**Objective**: Copy exactly the lines from the start of the data below through the one that carries "const wallThickness = 5;", and only those.

━━━━━ Supplied data ━━━━━

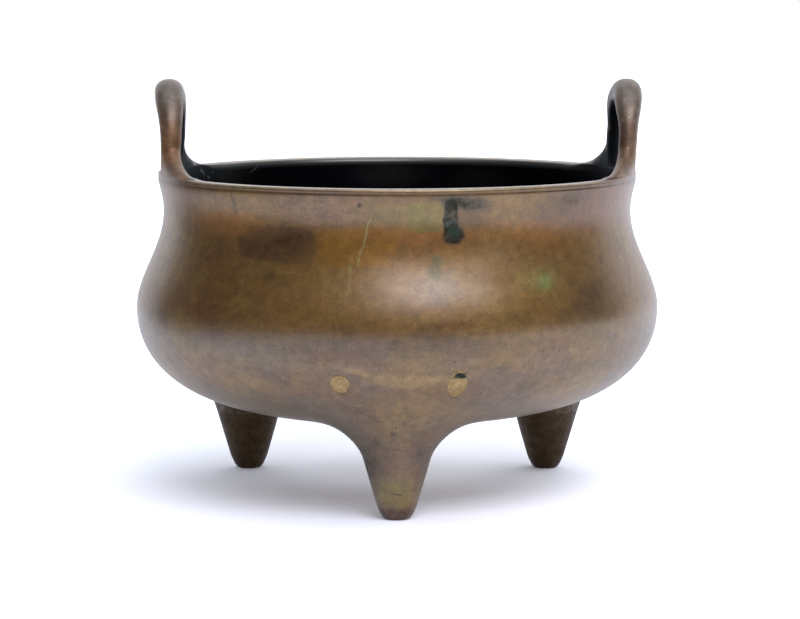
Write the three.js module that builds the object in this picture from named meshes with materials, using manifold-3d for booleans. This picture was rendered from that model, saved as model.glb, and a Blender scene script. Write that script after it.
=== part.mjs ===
// Tripod censer of cast bronze, an incense burner about 24 cm across.
// A squat bowl with a drawn-in neck and a banded rim carries two upright loop handles.
// Three conical feet stand under it, each on a root that swells out of the belly.
// Two small metal spacers, which held the core while the bowl was cast, show in the
// lower wall as ovals of a paler metal.
// The origin is on the floor under the middle of the bowl and +Z is up.
// The front foot is towards -Y, and the handles stand at the two sides.

import * as THREE from 'three';
import { mergeVertices } from 'three/addons/utils/BufferGeometryUtils.js';
import Module from 'manifold-3d';

const wasm = await Module();
wasm.setup();

// Bowl, in millimetres
const bellyRadius = 119.8;
const bellyHeight = 83.9;
const throatRadius = 107;
const throatHeight = 128.6;
const baseRadius = 50;
const baseHeight = 37.1;
const wallThickness = 5;

// Rim of the bowl: a band over a shallow groove
const rimRadius = 109.3;
const rimHeight = 145.6;
const rimWidth = 8;
const bandHeight = 2.4;
const grooveHeight = 0.8;
const grooveDepth = 0.5;
const rimRounding = 0.8;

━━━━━

**Written solution**:
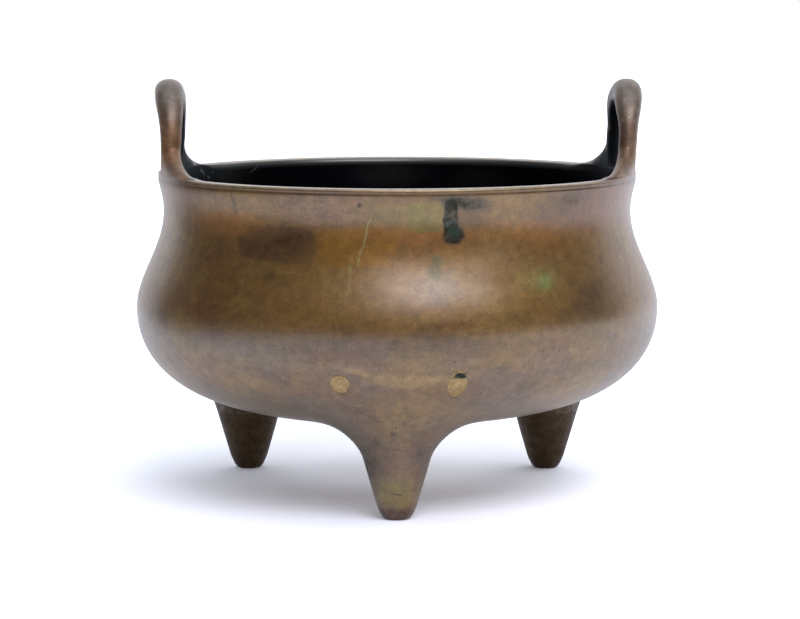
Write the three.js module that builds the object in this picture from named meshes with materials, using manifold-3d for booleans. This picture was rendered from that model, saved as model.glb, and a Blender scene script. Write that script after it.
=== part.mjs ===
// Tripod censer of cast bronze, an incense burner about 24 cm across.
// A squat bowl with a drawn-in neck and a banded rim carries two upright loop handles.
// Three conical feet stand under it, each on a root that swells out of the belly.
// Two small metal spacers, which held the core while the bowl was cast, show in the
// lower wall as ovals of a paler metal.
// The origin is on the floor under the middle of the bowl and +Z is up.
// The front foot is towards -Y, and the handles stand at the two sides.

import * as THREE from 'three';
import { mergeVertices } from 'three/addons/utils/BufferGeometryUtils.js';
import Module from 'manifold-3d';

const wasm = await Module();
wasm.setup();

// Bowl, in millimetres
const bellyRadius = 119.8;
const bellyHeight = 83.9;
const throatRadius = 107;
const throatHeight = 128.6;
const baseRadius = 50;
const baseHeight = 37.1;
const wallThickness = 5;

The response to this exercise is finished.